I have a student in my class who I believe would benefit from support services; however, they are not enrolled in your office. What is the best manner to refer this student?
It is encouraged that the faculty member speak to the student in private to discuss a referral to ARC. Registering with ARC is voluntary on the part of the student. Please refer to the student to the ARC website, specifically arc.tcnj.edu/accommodation-process, as well as encouraging them to contact the ARC office for more information (email@example.com, 609-771-3199). We are glad to be a resource for them and you throughout the semester.
Does the ARC at TCNJ offer any training services to better prepare me in providing an inclusive classroom for all of my students?
Faculty is encouraged to browse the ARC website for more in-depth disability classroom support information. In particular, please review the discussion of Universal Design in the Teaching All Students in a Fall Flex Design here on the ARC website. Any specific details relevant to your course can be discussed with the ARC specialists. Departmental trainings are available upon request.
If a student discloses a disability to you:
Ask if they have connected with ARC. If not, please share with them the information above on referring a student, and assure them that this is the most appropriate and comprehensive way to secure accommodations. If they have already registered with ARC, invite them to share their accommodation memo from ARC with you. This will describe the accommodations to be provided. Discuss with your student what you can do to facilitate learning.
If you have a question about the appropriateness of an accommodation:
If you have concerns about the accommodations, or how to implement them, please contact the staff person who drafted the Accommodation Memo. We are here to be a resource for you too, and will work with you and the student to find a way to implement accommodations that will address the academic scope and intentions of the course.
If a student thinks they have a disability?
Refer the student to ARC at firstname.lastname@example.org or to visit us at Roscoe West, Suite 202, or to call us at 609-771-3199.
If a student requests an accommodations assessment?
Refer student to the Accommodation Process link on our web page.
If a student who is receiving accommodations is not doing well in class?
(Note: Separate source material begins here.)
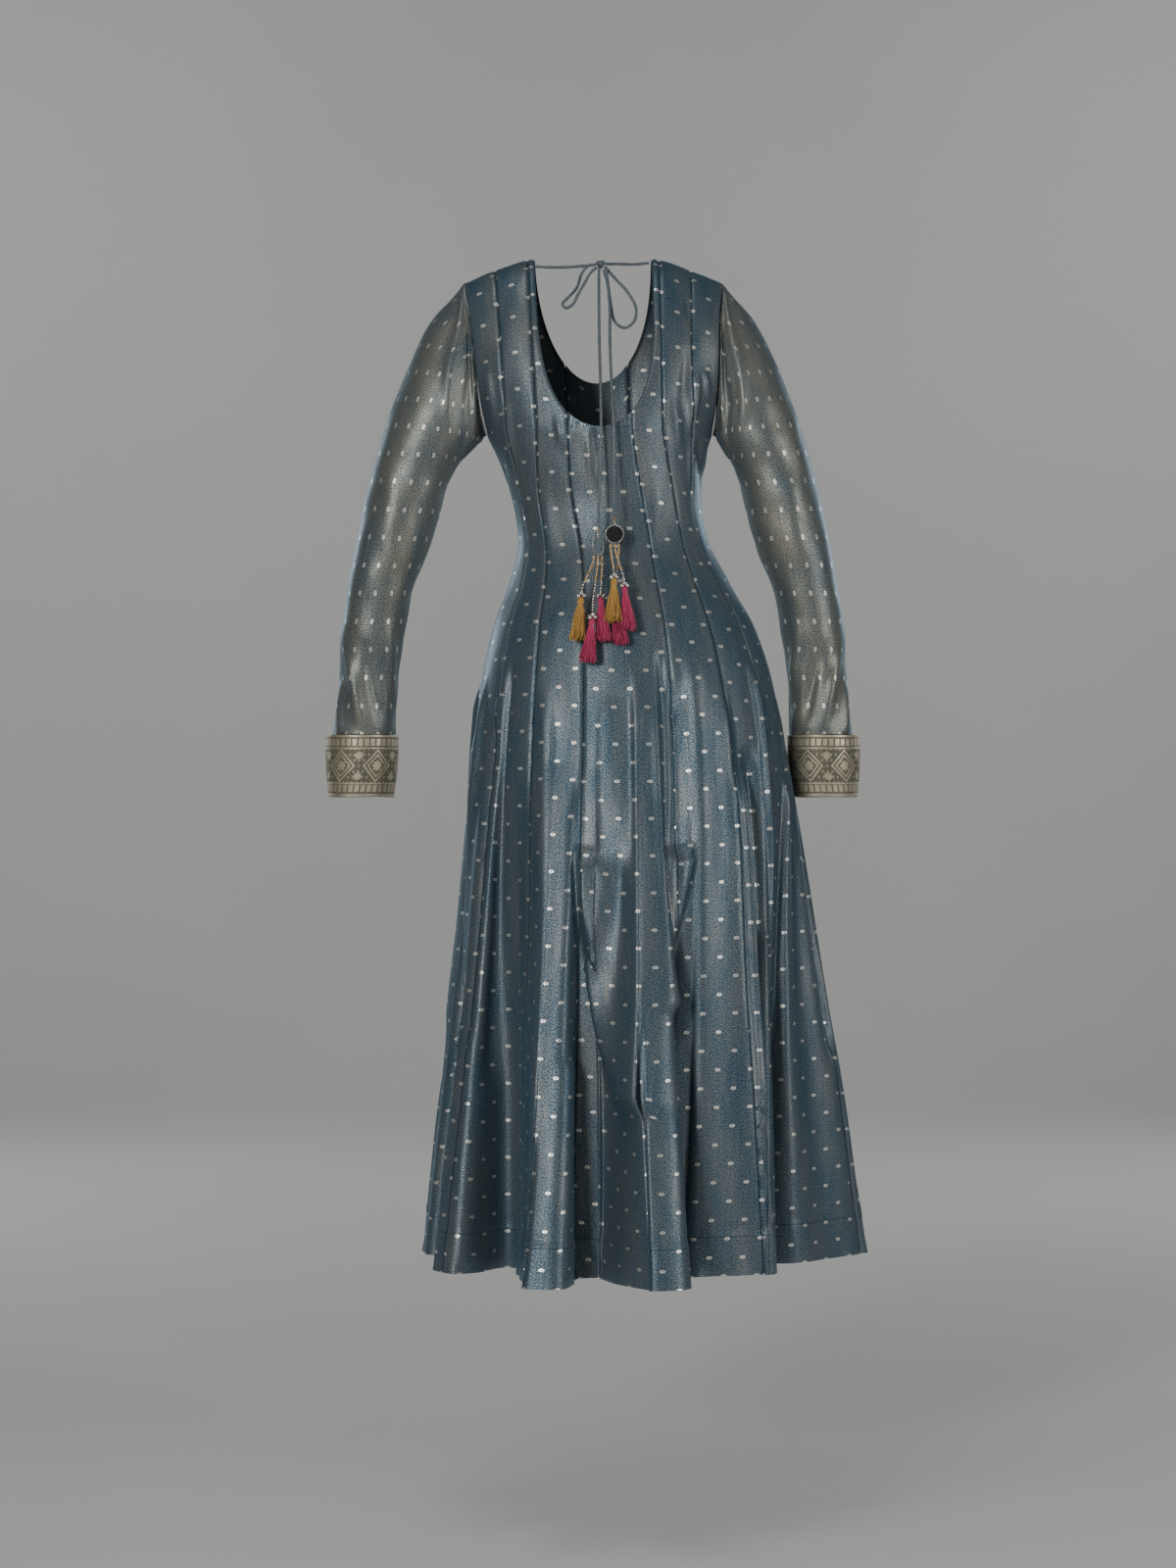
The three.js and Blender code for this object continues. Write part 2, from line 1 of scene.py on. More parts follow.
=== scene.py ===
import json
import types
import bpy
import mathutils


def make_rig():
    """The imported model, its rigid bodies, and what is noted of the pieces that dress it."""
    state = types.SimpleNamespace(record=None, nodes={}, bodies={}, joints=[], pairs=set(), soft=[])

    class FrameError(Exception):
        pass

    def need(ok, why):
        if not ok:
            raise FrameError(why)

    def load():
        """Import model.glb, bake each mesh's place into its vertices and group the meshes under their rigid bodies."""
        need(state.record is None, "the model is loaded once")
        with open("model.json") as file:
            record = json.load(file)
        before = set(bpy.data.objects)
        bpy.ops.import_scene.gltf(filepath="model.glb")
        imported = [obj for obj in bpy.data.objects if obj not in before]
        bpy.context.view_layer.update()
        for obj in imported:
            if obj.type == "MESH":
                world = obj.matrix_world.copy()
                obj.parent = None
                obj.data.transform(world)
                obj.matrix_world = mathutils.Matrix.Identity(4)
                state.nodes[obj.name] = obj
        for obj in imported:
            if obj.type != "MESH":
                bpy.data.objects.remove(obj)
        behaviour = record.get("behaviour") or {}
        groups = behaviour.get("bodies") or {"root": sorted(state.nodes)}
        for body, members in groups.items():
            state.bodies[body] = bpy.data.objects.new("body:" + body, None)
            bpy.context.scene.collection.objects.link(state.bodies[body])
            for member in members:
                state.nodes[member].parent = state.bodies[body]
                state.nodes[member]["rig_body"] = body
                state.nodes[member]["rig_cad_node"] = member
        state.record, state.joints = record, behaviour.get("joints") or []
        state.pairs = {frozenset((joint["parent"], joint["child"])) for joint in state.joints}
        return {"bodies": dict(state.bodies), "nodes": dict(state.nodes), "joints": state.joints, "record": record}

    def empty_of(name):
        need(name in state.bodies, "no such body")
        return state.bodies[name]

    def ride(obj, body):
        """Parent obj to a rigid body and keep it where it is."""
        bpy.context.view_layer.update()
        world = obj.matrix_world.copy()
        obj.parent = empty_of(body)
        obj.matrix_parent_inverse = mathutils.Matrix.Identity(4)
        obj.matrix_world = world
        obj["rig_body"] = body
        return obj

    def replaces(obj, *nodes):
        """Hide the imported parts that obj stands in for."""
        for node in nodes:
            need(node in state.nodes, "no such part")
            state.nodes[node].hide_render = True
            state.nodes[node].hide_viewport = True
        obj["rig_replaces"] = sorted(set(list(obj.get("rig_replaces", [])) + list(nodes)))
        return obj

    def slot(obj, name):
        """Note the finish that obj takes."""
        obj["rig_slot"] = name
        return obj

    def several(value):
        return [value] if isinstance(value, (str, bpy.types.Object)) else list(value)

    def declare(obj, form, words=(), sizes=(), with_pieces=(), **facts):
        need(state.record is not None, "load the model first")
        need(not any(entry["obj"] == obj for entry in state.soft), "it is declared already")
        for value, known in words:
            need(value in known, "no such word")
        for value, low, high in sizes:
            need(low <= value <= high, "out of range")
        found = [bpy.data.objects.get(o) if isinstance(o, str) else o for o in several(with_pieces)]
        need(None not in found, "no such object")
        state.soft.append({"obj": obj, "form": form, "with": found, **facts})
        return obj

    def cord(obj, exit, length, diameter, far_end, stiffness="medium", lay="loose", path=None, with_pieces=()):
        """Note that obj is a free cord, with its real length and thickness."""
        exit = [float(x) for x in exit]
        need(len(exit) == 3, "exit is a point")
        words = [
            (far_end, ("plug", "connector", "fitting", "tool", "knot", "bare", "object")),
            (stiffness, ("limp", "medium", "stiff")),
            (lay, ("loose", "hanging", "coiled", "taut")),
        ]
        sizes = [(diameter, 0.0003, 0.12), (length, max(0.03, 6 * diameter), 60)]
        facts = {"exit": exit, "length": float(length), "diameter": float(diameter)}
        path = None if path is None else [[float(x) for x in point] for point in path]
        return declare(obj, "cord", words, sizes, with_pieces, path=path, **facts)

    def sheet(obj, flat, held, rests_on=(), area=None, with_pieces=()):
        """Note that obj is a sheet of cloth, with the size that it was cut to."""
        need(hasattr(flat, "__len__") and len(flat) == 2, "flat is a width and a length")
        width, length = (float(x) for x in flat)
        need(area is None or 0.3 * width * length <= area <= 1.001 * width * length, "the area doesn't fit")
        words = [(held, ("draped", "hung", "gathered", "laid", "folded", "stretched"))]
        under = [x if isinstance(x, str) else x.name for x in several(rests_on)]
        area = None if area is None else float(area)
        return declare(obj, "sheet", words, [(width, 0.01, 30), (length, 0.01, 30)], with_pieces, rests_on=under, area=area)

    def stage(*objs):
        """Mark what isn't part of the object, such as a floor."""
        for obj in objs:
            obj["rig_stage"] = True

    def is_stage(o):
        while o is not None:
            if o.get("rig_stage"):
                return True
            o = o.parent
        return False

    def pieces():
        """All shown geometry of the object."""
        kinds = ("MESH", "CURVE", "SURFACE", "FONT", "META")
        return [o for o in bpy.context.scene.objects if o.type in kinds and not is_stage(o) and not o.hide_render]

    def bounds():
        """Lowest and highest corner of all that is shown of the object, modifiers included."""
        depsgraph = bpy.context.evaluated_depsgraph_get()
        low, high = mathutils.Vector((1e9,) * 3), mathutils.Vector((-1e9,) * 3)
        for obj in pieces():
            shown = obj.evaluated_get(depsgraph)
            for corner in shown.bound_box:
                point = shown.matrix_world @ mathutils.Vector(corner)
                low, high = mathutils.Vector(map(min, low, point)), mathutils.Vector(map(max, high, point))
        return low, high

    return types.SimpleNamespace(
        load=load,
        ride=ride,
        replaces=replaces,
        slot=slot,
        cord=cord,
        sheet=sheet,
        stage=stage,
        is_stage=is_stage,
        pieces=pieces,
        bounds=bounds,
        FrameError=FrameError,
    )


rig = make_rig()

Treat the student as you would any other student apart from their accommodations. We do welcome and encourage you to contact the student’s accommodations specialist (the signer of their accommodation memo) to discuss your concerns and brainstorm other ways to support the student. We appreciate your partnership.
If a student wants to file a grievance?
Refer student to the TCNJ faculty/student/staff handbook and the ADA policies and procedures.